BAE gave £20m to shadowy arms dealer linked to Mugabe's regime, reveal Serious Fraud Office
LONDON – The battered reputation of BAE Systems is again under the microscope as it emerged the British defence group paid at least £20m to a company with links to a controversial Zimbabwean arms trader.
John Bredenkamp is a close ally of Zimbabwean President Robert Mugabe who more than 18 months ago had his British properties raided by the Serious Fraud Office (SFO) as part of its investigation into the £1.6bn sale of fighter jets by BAE to South Africa.
The SFO was forced to shut down its investigation in December 2006 into claims BAE was bribing Saudi officials for arms contracts.
John Bredenkamp was able to ally himself to Zimbabwe President Robert Mugabe’s government
But it continues to probe BAE’s dealings in four other countries, including the 1999 South African arms deal.
South African newspapers claim the British defence group paid out £70m to agents, who helped facilitate the deal, through a secretive offshore subsidiary of BAE called Red Diamond.
But the latest evidence reveal payments of at least £20m were made to Mr Bredenkamp between 2003 and 2005 by Red Diamond, which is registered in the British Virgin Islands.
The money was transferred to Kayswell Services, another offshore firm that lists Mr Bredenkamp as a beneficiary.
All the parties have declined to confirm the payments, or comment on what they were for.
In a statement, BAE admitted Red Diamond was a subsidiary of the group, but that it is no longer trading.
BAE chief Mike Turner told the Daily Mail that all companies operating in far flung places needed to have someone on the ground with knowledge of the local market.
He said: ‘We make no secret we have advisers all over the world. But a commission is different to a bribe, and we are happy to pay a significant commission if we win significant business.’
Last year, Mr Turner said the group would more than halve the 240 agents it used to facilitate arms deals worldwide. Asked whether this had now happened, he replied: ‘Yes, it has.’
The BAE chief said it was important for the group to do this because of the reputational damage that the employment of such agents had done to the group.
‘We are being really choosy with who we use,’ he added, as BAE reported a 20pc increase in first half pretax profits to £791m.

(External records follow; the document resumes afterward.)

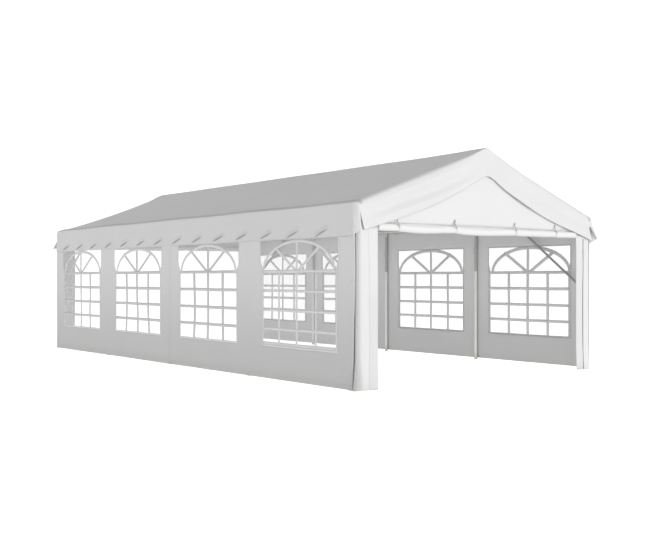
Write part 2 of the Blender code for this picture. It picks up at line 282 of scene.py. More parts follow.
def add_bolt(builder, seat, axis):
    """Washer and chamfered hexagon head on a surface at seat, facing along axis."""
    add_turned(builder, seat, axis, [(0, -0.001), (0.0072, -0.001), (0.0078, 0), (0.0078, 0.0009),
                                     (0.0072, 0.0013), (0, 0.0013)], 24, 1)
    add_turned(builder, seat, axis, [(0, 0.001), (0.006, 0.001), (0.006, 0.0048), (0.0049, 0.0056),
                                     (0, 0.0056)], 6, 1)


def add_weld(builder, place, radius, bead=0.0022):
    """Rippled weld bead round the foot of an upright tube."""
    across = Z_AXIS.orthogonal().normalized()
    outlines = []
    for step, outward in enumerate(ring(Vector(), across, Z_AXIS.cross(across), 40)):
        thick = bead * (1 + 0.16 * (step % 2))
        outlines.append(ring(place + outward * radius, outward * thick, Z_AXIS * thick, 6))
    skin(builder, outlines, endless=True, capped=False)


def tent_piece(name, mesh, finishes, stands_for):
    """Put a mesh in the scene as a piece that rides on the tent and stands for its CAD nodes."""
    for finish in finishes:
        mesh.materials.append(finish)
    piece = bpy.data.objects.new(name, mesh)
    scene.collection.objects.link(piece)
    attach(piece, "root")
    if stands_for:
        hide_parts(*stands_for)
    return piece


def make_piece(name, builder, finishes, stands_for):
    """Turn the builder into a piece, smooth but for edges over 35 degrees."""
    mesh = bpy.data.meshes.new(name)
    builder.to_mesh(mesh)
    builder.free()
    mesh.shade_smooth()
    mesh.set_sharp_from_angle(angle=radians(35))
    tent_piece(name, mesh, finishes, stands_for)


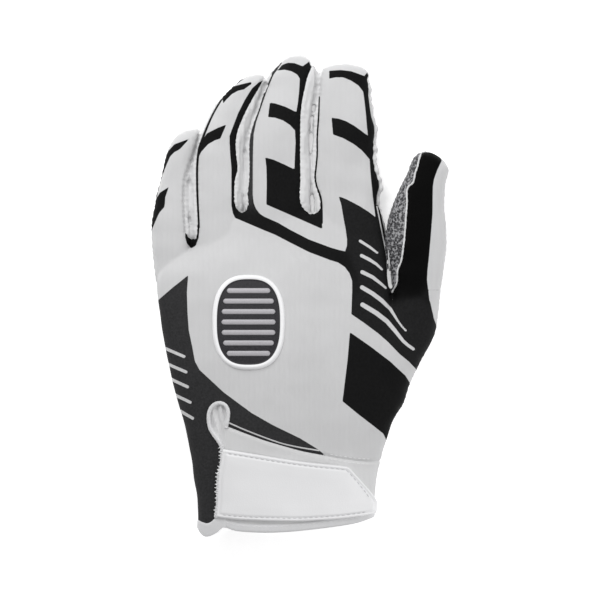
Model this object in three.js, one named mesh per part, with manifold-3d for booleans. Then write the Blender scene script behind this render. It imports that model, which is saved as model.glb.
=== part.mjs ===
// A left-hand football receiver glove, lying on its palm with the back of the hand up.
// Millimetres, +Z up, fingers along +Y, thumb towards +X. The origin is on the flat of the palm.
// The glove is one hollow shell of a hand, four fingers and a thumb, cut into its sewn pieces.

import * as THREE from 'three';
import { mergeVertices } from 'three/addons/utils/BufferGeometryUtils.js';
import Module from 'manifold-3d';

const wasm = await Module();
wasm.setup();

// The hand, from the wrist hem to the finger crotches.
const HAND_LENGTH = 164;
const HAND_WIDTH = 118;
const HAND_HEIGHT = 28;
const ORIGIN_ALONG = 0.75;

// Cloth walls, the gap between sewn pieces, and how deep a round section is pressed flat where it rests.
const WALL = 1.6;
const GAP = 0.3;
const REST_SINK = 1.6;
const ROUNDNESS = 2.4;

// Seams, bindings and the pieces laid on the back of the hand.
const SEAM_HEIGHT = 6.5;
const FOURCHETTE_LOW = 2.6;
const FOURCHETTE_DROP = 2.2;
const BINDING_WIDTH = 1.4;
const BINDING_PROUD = 0.7;
const HEM_WIDTH = 4;
const HEM_PROUD = 0.4;
const GUSSET_THICKNESS = 1;
const STRAP_THICKNESS = 1.8;
const PATCH_THICKNESS = 1.2;
const PATCH_LENGTH = 47;
const PATCH_WIDTH = 36;

// Facets along and around the lofts.
const HAND_STEPS = 16;
const HAND_SIDES = 26;
const FINGER_STEPS = 8;
const FINGER_SIDES = 14;
const TIP_STEPS = 4;
const SMALLEST_FACET = 0.03;
const LARGEST_CRUMB = 1;

// Sections of the hand. along is a share of HAND_LENGTH from the hem, left and right are shares of
// HAND_WIDTH from the middle line, and height is a share of HAND_HEIGHT.
const HAND_SECTIONS = rows('along left right height', [
  [0.000, -0.428, 0.307, 0.93],
  [0.125, -0.430, 0.318, 0.92],
  [0.186, -0.444, 0.326, 0.93],
  [0.247, -0.456, 0.341, 0.96],
  [0.360, -0.486, 0.389, 1.00],
  [0.409, -0.504, 0.422, 1.00],
  [0.482, -0.533, 0.434, 1.00],
  [0.600, -0.568, 0.422, 0.96],
  [0.735, -0.598, 0.392, 0.86],
  [0.796, -0.600, 0.373, 0.79],
  [0.851, -0.557, 0.367, 0.71],
  [0.887, -0.464, 0.362, 0.63],
  [0.933, -0.413, 0.356, 0.54],
  [1.000, -0.400, 0.328, 0.44],
]);

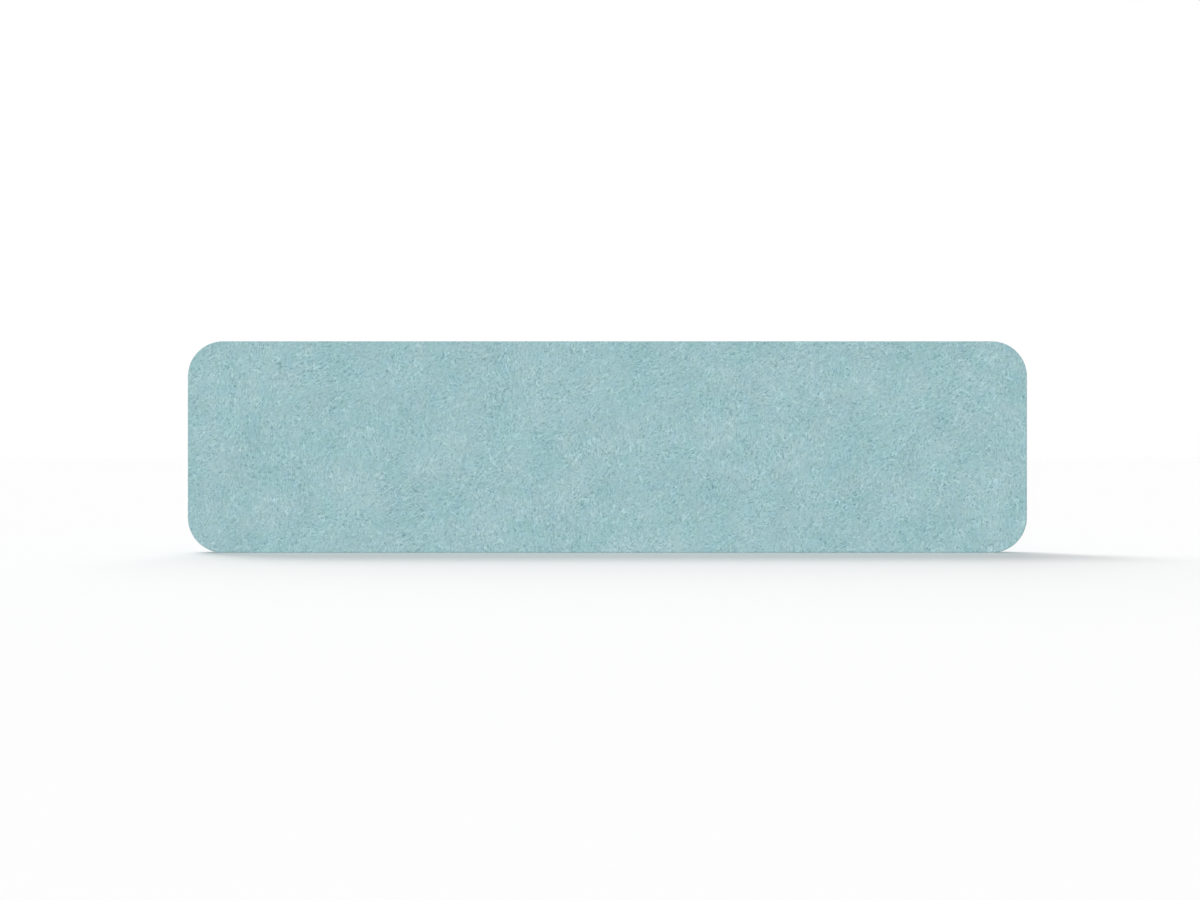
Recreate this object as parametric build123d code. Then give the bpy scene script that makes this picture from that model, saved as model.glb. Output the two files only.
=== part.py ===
from build123d import *
import os

# A low acoustic desk screen: a timber frame with sound-absorbing slabs in it,
# padded on both faces and covered in felt.
# Millimetres, +Z up. The origin is the middle of the footprint on the desk top,
# X runs along the screen, Y through it, and the front face looks along -Y.

# Overall form
screen_width = 1190.0
screen_height = 300.0
corner_radius = 50.0
face_edge_radius = 2.5

# Layers through the thickness, and the play between the cover and the frame's edge
felt_thickness = 2.0
wadding_thickness = 4.0
frame_thickness = 18.0
cover_clearance = 0.2

# Frame members
top_rail_height = 36.0
bottom_rail_height = 45.0
stile_width = 36.0
post_width = 36.0
corner_block_size = 64.0
bay_names = ["left", "middle", "right"]
post_names = ["left_post", "right_post"]

# Dowels, with the glue film round them and at each end
dowel_radius = 3.0
dowel_length = 30.0
dowel_chamfer = 0.6
dowel_pitch = 14.0
glue_film = 0.1
glue_end_space = 1.0

# Baffle boards, held in grooves along the inner edges of the frame
baffle_thickness = 3.0
groove_depth = 6.0
groove_clearance = 0.1
baffle_end_clearance = 0.5

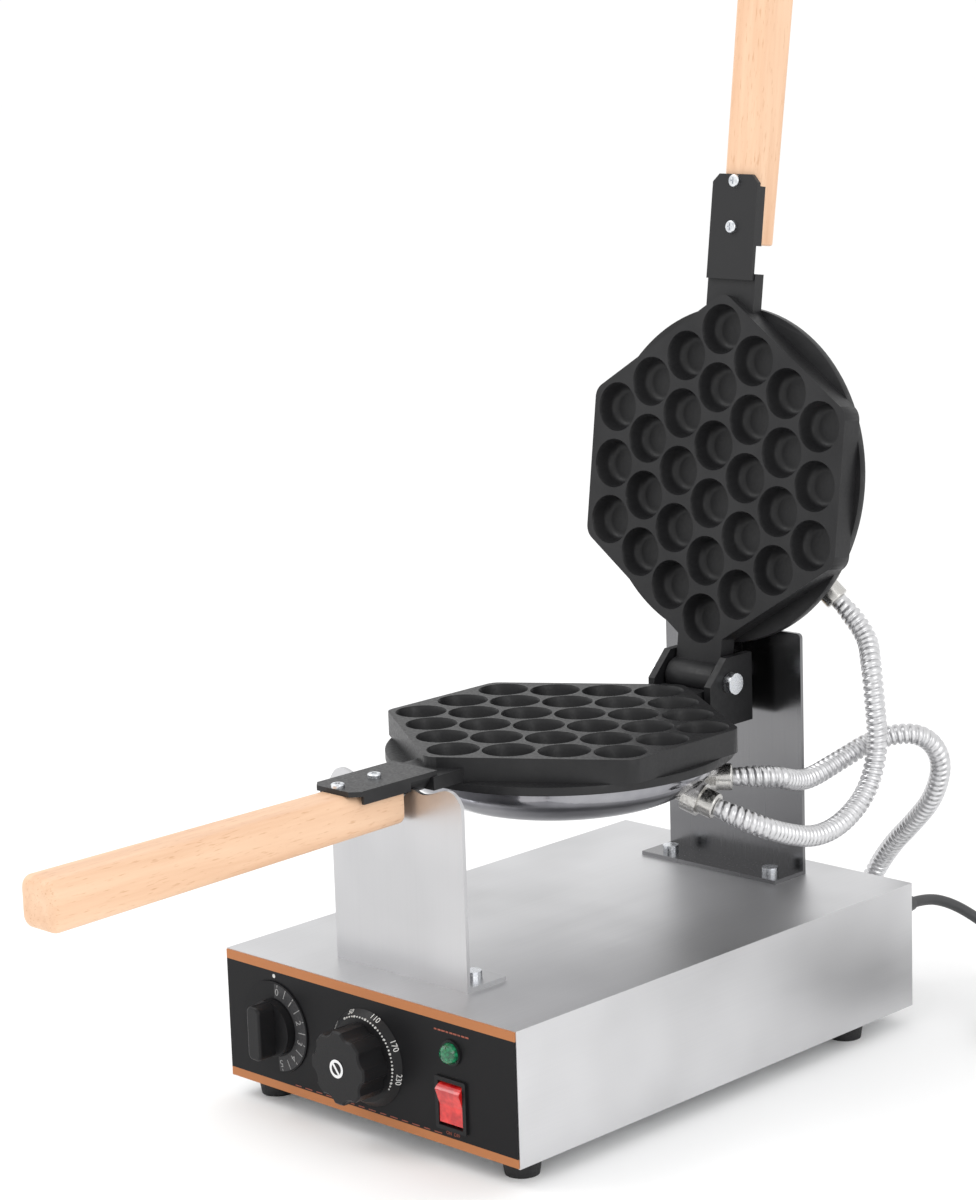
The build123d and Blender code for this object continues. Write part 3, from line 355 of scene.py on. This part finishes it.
switch_low, switch_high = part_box("switch_body")
SWITCH_X = (switch_low.x + switch_high.x) / 2
CAPTION_H = 0.0028
CAPTION_BELOW = 0.0020
lettering("switch_caption", "ON  OFF", SWITCH_X, switch_low.z - CAPTION_BELOW, PANEL_FACE, CAPTION_H, 0,
          print_red, "base")
lamp_low, lamp_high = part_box("lamp_lens")
LAMP_X = (lamp_low.x + lamp_high.x) / 2
CAPTION_Z = lamp_high.z + 0.0052
CAPTION_STEP = 0.0031
CAPTION_DASHES = 9
CAPTION_DASH_H = 0.0009
caption = []
for stroke in range(CAPTION_DASHES):
    dash = 0.0020 + 0.0004 * (stroke % 3)
    x = LAMP_X + (stroke - CAPTION_DASHES // 2) * CAPTION_STEP
    caption.append((x, CAPTION_Z, CAPTION_DASH_H, dash, 0))
printed_marks("lamp_caption", caption, PANEL_FACE, print_red, "base")
RULE_FROM = -0.060
RULE_Z = panel_low.z + LOW_BAND_H + 0.0014
RULE_STEP = 0.0090
RULE_DASHES = 14
RULE_DASH_H = 0.0005
rule = []
for stroke in range(RULE_DASHES):
    dash = 0.0050 + 0.0010 * (stroke % 2)
    rule.append((RULE_FROM + stroke * RULE_STEP, RULE_Z, RULE_DASH_H, dash, 0))
printed_marks("panel_rule", rule, PANEL_FACE, print_red, "base")

# Timer. A flat satin disc with a printed scale of minutes round its right half, and a moulded
# black knob with a bar grip, pushed on the timer's spindle.
timer_low, timer_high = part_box("timer_dial")
TIMER_X = (timer_low.x + timer_high.x) / 2
TIMER_Z = (timer_low.z + timer_high.z) / 2
TIMER_R = (timer_high.x - timer_low.x) / 2
dial_lacquer = finish("dial_lacquer", (0.010, 0.010, 0.011), 0.34, Specular_IOR_Level=0.12)
dial_skin = grain(dial_lacquer, place_on(dial_lacquer), (800, 800, 800), 3.0)
feed(dial_lacquer, "Roughness", span(dial_lacquer, dial_skin, 0.28, 0.42))
relief(dial_lacquer, dial_skin, 0.00002)
dress(dial_lacquer, "timer_dial")

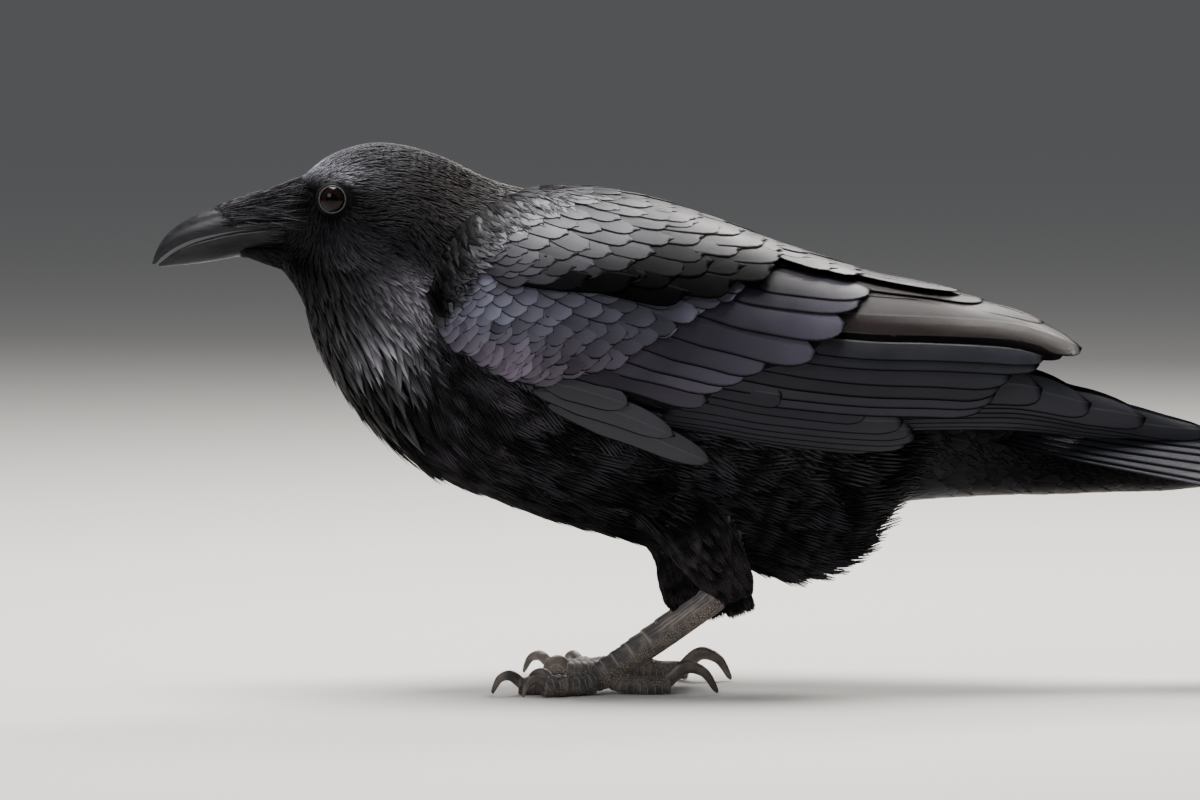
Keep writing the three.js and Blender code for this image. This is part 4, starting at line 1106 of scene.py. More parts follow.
def growBodyCoat():
    roots = coatRoots()
    chance = np.random.default_rng(7)
    at = np.clip(roots[:, 0] + chance.normal(0, 0.012, len(roots)), 0.03, 19.8)
    angle = roots[:, 1] + chance.normal(0, 0.008, len(roots))
    points, normals, back = bodyFrame(at, angle)
    points = points + normals * lumpsAt(points, normals)[:, None]
    kept = showing(points)
    at, angle, points, normals, back = (a[kept] for a in (at, angle, points, normals, back))
    lie = flowAt(points, normals, back)
    length, width = sizeAt(at, angle)
    turn = chance.normal(0, 1, len(at)) * np.interp(at, *coatShape["turn"])
    lie = unit(lie + np.cross(normals, lie) * turn[:, None])
    length = length * chance.uniform(0.85, 1.15, len(at))
    width = width * chance.uniform(0.88, 1.12, len(at))
    tips = points + lie * length[:, None]
    middles = (points + tips) / 2
    clear = (eyeDistance(points) > 6.6) & (eyeDistance(tips) > 6.3) & (eyeDistance(middles) > 6.3)
    upward = np.abs((angle % (2 * np.pi)) - np.pi) / np.pi  # 0 below, 1 on top
    below = upward < 0.38 + 0.035 * np.clip(at - 2, 0, 4)
    near = points[:, 1] < 0
    loose = at + chance.normal(0, 0.35, len(at))  # the kinds of feather run into each other
    hackled = (at > 1.6) & (loose < 5.9) & below
    breast = (at < 14) & (upward <= 0.55) & ~hackled & ((at >= 6.7) | (below & (at > 1.6)))
    areas = {
        "coat_head": (at < 4.2) & ~((at > 1.6) & below),
        "coat_neck": (at >= 4.2) & (at < 6.7) & ~below,
        "coat_throat": hackled,
        "coat_mantle": (at >= 6.7) & (at < 13) & (upward > 0.55),
        "coat_breast_left": breast & near,
        "coat_breast_right": breast & ~near,
        "coat_rump": (at >= 13) & (upward > 0.55),
        "coat_undertail": (at >= 14) & (upward <= 0.55),
    }
    for name, mask in areas.items():
        vane, finish, rise, lift = coatKinds[name]
        mask = mask & clear
        count, low, high = mask.sum(), at[mask].min(), at[mask].max()
        round_ = (angle[mask] % (2 * np.pi)) / (2 * np.pi)
        uv = np.stack([(at[mask] - low) / (high - low), round_, np.zeros(count)], -1)
        size = np.stack([length[mask], width[mask], np.full(count, rise)], -1)
        cling = chance.uniform(*coatShape["cling"], count) if vane in ("hackle", "tuft") else 1.0
        piece = growCoat(name, points[mask], normals[mask], lie[mask], size, vane, skin,
                         materials[finish], lift=lift, cling=cling, uv=uv * 0.98 + 0.01)
        finishPiece(piece)
        print("   ", count, "feathers")


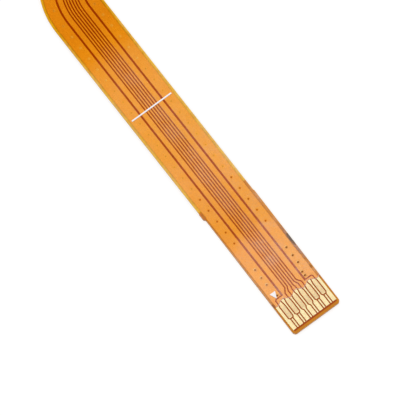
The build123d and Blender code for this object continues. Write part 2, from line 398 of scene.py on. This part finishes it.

Mr Bredenkamp has enjoyed a largely secretive business career that, over 40 years, has ranged from supplying military equipment to the Zimbabwean military to mining in the Democratic Republic of Congo.
The Zimbabwean tycoon flourished under the white minority regime of Ian Smith, and was later able to ally himself to President Robert Mugabe’s government and built up substantial British assets.
Bredenkamp was born in 1940 and started his career at a tobacco auction house. By the late 1960s he was busting tobacco export sanctions imposed by the United Nations after the Smith administration declared independence from Britain in 1965.
He later moved into oil procurement and sports management, which took him to a Downing Street reception in the mid-1990s with then prime minister, John Major.
The fixer also has longstanding links with the arms industry in southern Africa.
BAE has always denied the claims of bribery and corruption made against it and the group has worked hard to clear its name, including last summer’s appointment of former chief justice Lord Woolf to lead a review of its ethical policies.
But, reports suggest BAE shut down its Red Diamond subsidiary just two weeks before the group revealed it was pressing ahead with the Woolf review.
This review was completed earlier this year and two weeks ago BAE said it planned to achieve ‘benchmark standards of governance’ as part of its response to the Woolf report.